Exercise details: Nothing may be dropped or altered: reproduce all the data.

Given data:
══════

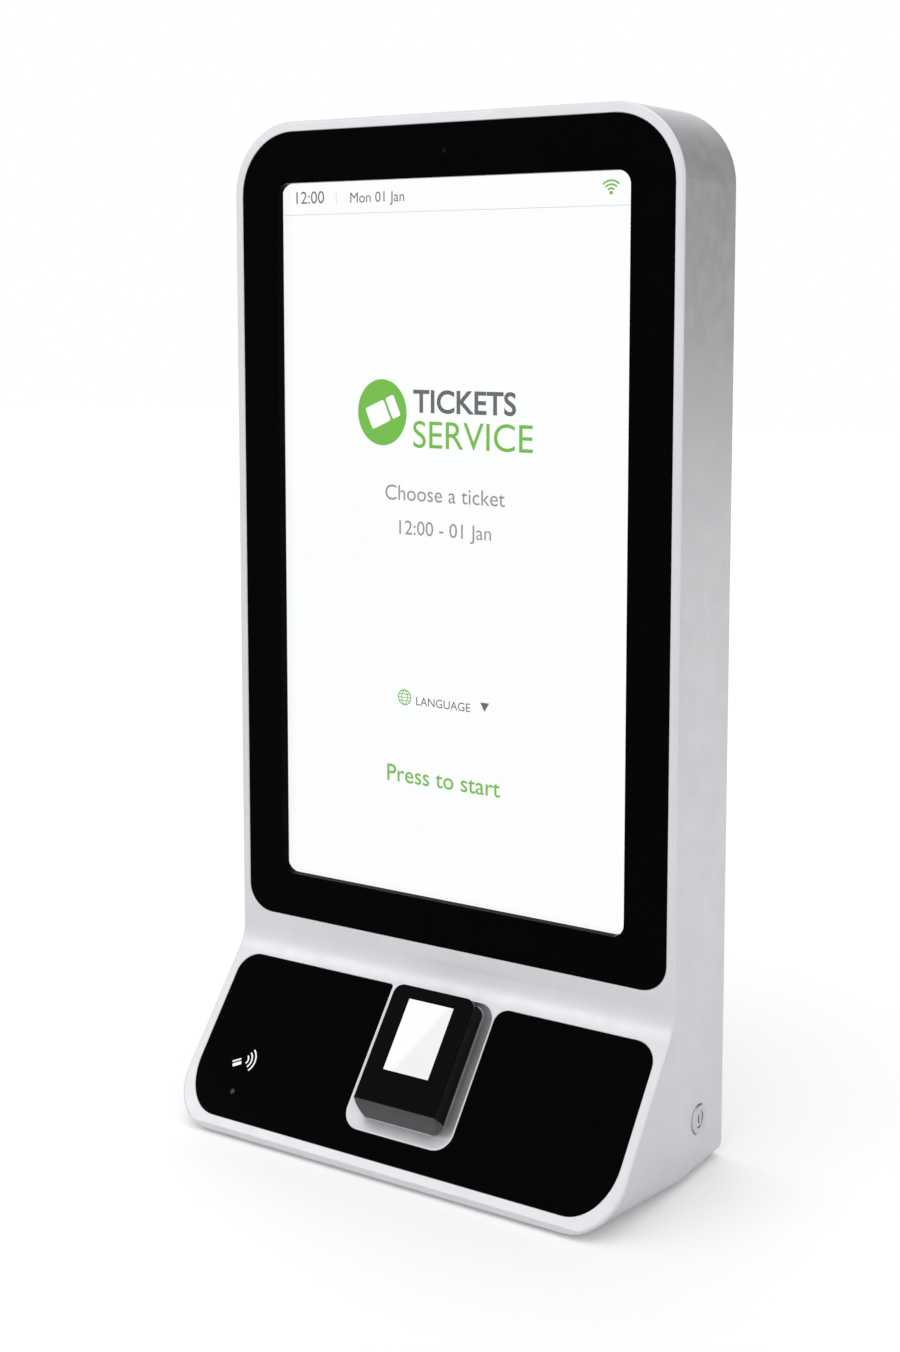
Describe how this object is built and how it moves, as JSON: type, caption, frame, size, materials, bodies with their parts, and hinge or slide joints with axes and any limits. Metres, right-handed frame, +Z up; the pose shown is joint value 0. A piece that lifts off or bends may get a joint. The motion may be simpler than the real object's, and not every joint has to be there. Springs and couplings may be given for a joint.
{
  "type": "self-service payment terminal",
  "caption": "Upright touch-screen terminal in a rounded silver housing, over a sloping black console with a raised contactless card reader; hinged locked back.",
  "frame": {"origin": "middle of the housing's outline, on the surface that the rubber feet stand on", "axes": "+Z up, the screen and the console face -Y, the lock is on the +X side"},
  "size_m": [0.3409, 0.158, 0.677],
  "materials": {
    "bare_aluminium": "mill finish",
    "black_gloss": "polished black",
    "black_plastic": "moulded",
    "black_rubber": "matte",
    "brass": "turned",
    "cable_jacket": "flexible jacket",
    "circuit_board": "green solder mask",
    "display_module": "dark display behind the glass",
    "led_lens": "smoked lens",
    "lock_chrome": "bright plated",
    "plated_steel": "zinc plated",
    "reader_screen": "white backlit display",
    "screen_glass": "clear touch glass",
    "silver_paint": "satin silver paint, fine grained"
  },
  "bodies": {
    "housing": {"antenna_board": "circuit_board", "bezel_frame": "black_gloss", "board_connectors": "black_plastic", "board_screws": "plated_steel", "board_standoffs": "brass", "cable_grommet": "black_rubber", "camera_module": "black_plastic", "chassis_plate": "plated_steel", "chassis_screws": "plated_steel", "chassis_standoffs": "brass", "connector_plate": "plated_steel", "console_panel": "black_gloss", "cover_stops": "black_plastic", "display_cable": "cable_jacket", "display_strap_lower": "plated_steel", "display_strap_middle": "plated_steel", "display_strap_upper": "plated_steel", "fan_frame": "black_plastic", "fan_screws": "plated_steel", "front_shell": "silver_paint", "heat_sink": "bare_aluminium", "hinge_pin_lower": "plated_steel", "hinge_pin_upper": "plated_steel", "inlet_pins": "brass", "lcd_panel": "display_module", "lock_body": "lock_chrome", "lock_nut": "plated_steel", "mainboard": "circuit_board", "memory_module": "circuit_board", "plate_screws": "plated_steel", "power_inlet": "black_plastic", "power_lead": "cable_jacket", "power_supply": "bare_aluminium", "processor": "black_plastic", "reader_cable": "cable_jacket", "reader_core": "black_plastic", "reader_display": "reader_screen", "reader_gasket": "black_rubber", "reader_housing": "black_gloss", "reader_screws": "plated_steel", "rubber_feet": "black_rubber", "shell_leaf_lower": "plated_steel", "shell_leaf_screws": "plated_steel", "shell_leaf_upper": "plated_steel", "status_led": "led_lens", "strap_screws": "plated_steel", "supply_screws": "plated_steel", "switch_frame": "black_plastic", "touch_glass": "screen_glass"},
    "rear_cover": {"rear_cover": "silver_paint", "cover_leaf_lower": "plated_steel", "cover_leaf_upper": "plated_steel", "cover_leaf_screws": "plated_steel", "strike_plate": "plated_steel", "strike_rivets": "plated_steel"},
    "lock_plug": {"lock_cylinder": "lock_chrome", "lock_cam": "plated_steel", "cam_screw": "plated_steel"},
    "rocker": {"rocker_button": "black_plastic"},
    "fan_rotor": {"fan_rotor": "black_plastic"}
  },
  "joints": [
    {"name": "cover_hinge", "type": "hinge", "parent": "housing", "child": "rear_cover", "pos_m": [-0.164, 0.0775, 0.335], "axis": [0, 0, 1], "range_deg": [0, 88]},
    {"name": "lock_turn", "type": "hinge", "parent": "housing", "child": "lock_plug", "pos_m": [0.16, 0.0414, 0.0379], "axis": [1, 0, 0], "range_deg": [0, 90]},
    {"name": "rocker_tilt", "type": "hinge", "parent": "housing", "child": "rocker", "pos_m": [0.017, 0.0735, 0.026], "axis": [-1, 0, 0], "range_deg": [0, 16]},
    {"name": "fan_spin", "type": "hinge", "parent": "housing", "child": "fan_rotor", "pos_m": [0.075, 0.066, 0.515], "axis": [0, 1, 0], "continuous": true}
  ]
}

══════

Written answer:
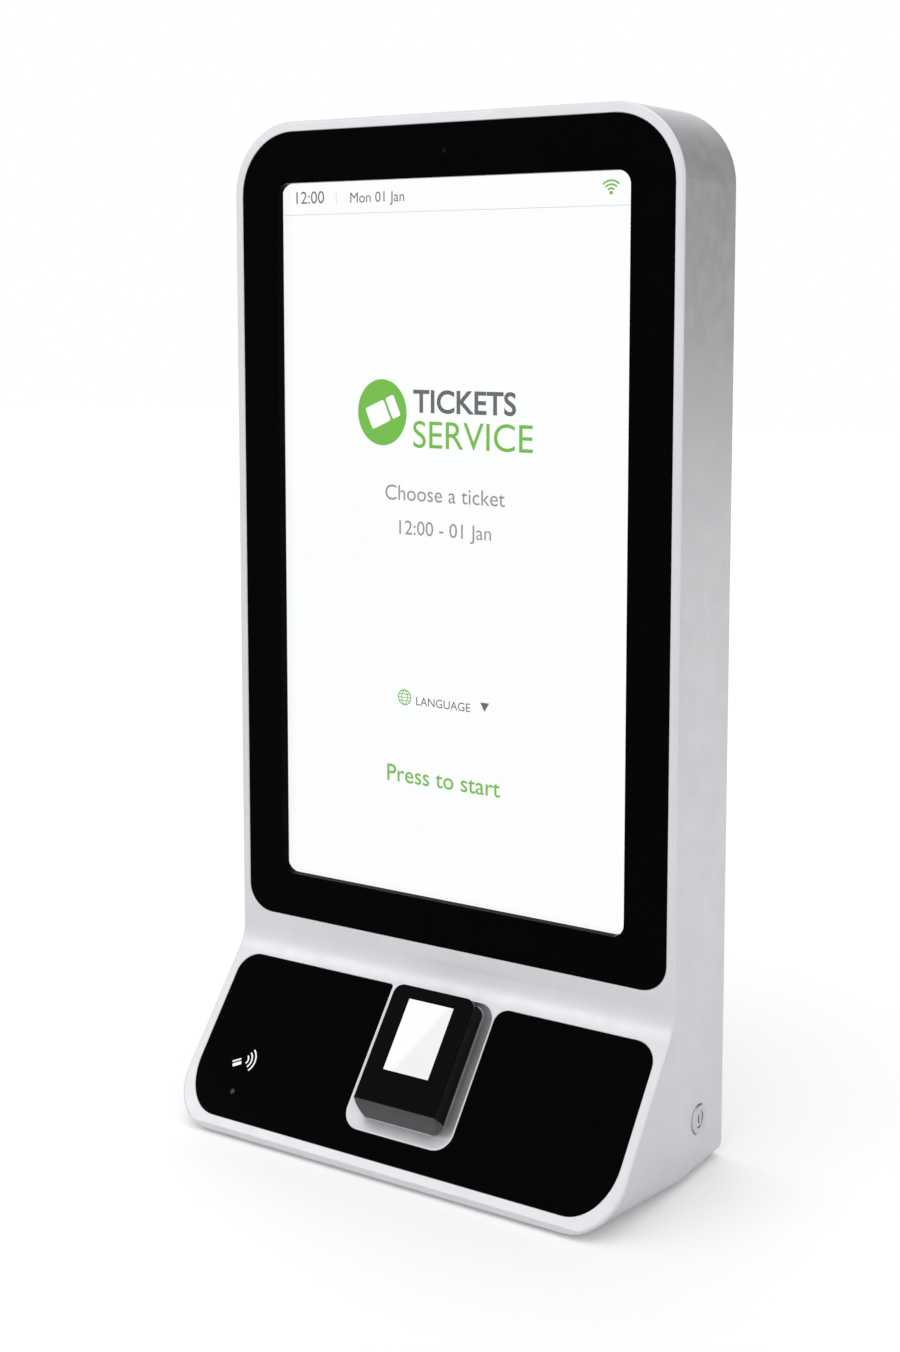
Describe how this object is built and how it moves, as JSON: type, caption, frame, size, materials, bodies with their parts, and hinge or slide joints with axes and any limits. Metres, right-handed frame, +Z up; the pose shown is joint value 0. A piece that lifts off or bends may get a joint. The motion may be simpler than the real object's, and not every joint has to be there. Springs and couplings may be given for a joint.
{
  "type": "self-service payment terminal",
  "caption": "Upright touch-screen terminal in a rounded silver housing, over a sloping black console with a raised contactless card reader; hinged locked back.",
  "frame": {"origin": "middle of the housing's outline, on the surface that the rubber feet stand on", "axes": "+Z up, the screen and the console face -Y, the lock is on the +X side"},
  "size_m": [0.3409, 0.158, 0.677],
  "materials": {
    "bare_aluminium": "mill finish",
    "black_gloss": "polished black",
    "black_plastic": "moulded",
    "black_rubber": "matte",
    "brass": "turned",
    "cable_jacket": "flexible jacket",
    "circuit_board": "green solder mask",
    "display_module": "dark display behind the glass",
    "led_lens": "smoked lens",
    "lock_chrome": "bright plated",
    "plated_steel": "zinc plated",
    "reader_screen": "white backlit display",
    "screen_glass": "clear touch glass",
    "silver_paint": "satin silver paint, fine grained"
  },
  "bodies": {
    "housing": {"antenna_board": "circuit_board", "bezel_frame": "black_gloss", "board_connectors": "black_plastic", "board_screws": "plated_steel", "board_standoffs": "brass", "cable_grommet": "black_rubber", "camera_module": "black_plastic", "chassis_plate": "plated_steel", "chassis_screws": "plated_steel", "chassis_standoffs": "brass", "connector_plate": "plated_steel", "console_panel": "black_gloss", "cover_stops": "black_plastic", "display_cable": "cable_jacket", "display_strap_lower": "plated_steel", "display_strap_middle": "plated_steel", "display_strap_upper": "plated_steel", "fan_frame": "black_plastic", "fan_screws": "plated_steel", "front_shell": "silver_paint", "heat_sink": "bare_aluminium", "hinge_pin_lower": "plated_steel", "hinge_pin_upper": "plated_steel", "inlet_pins": "brass", "lcd_panel": "display_module", "lock_body": "lock_chrome", "lock_nut": "plated_steel", "mainboard": "circuit_board", "memory_module": "circuit_board", "plate_screws": "plated_steel", "power_inlet": "black_plastic", "power_lead": "cable_jacket", "power_supply": "bare_aluminium", "processor": "black_plastic", "reader_cable": "cable_jacket", "reader_core": "black_plastic", "reader_display": "reader_screen", "reader_gasket": "black_rubber", "reader_housing": "black_gloss", "reader_screws": "plated_steel", "rubber_feet": "black_rubber", "shell_leaf_lower": "plated_steel", "shell_leaf_screws": "plated_steel", "shell_leaf_upper": "plated_steel", "status_led": "led_lens", "strap_screws": "plated_steel", "supply_screws": "plated_steel", "switch_frame": "black_plastic", "touch_glass": "screen_glass"},
    "rear_cover": {"rear_cover": "silver_paint", "cover_leaf_lower": "plated_steel", "cover_leaf_upper": "plated_steel", "cover_leaf_screws": "plated_steel", "strike_plate": "plated_steel", "strike_rivets": "plated_steel"},
    "lock_plug": {"lock_cylinder": "lock_chrome", "lock_cam": "plated_steel", "cam_screw": "plated_steel"},
    "rocker": {"rocker_button": "black_plastic"},
    "fan_rotor": {"fan_rotor": "black_plastic"}
  },
  "joints": [
    {"name": "cover_hinge", "type": "hinge", "parent": "housing", "child": "rear_cover", "pos_m": [-0.164, 0.0775, 0.335], "axis": [0, 0, 1], "range_deg": [0, 88]},
    {"name": "lock_turn", "type": "hinge", "parent": "housing", "child": "lock_plug", "pos_m": [0.16, 0.0414, 0.0379], "axis": [1, 0, 0], "range_deg": [0, 90]},
    {"name": "rocker_tilt", "type": "hinge", "parent": "housing", "child": "rocker", "pos_m": [0.017, 0.0735, 0.026], "axis": [-1, 0, 0], "range_deg": [0, 16]},
    {"name": "fan_spin", "type": "hinge", "parent": "housing", "child": "fan_rotor", "pos_m": [0.075, 0.066, 0.515], "axis": [0, 1, 0], "continuous": true}
  ]
}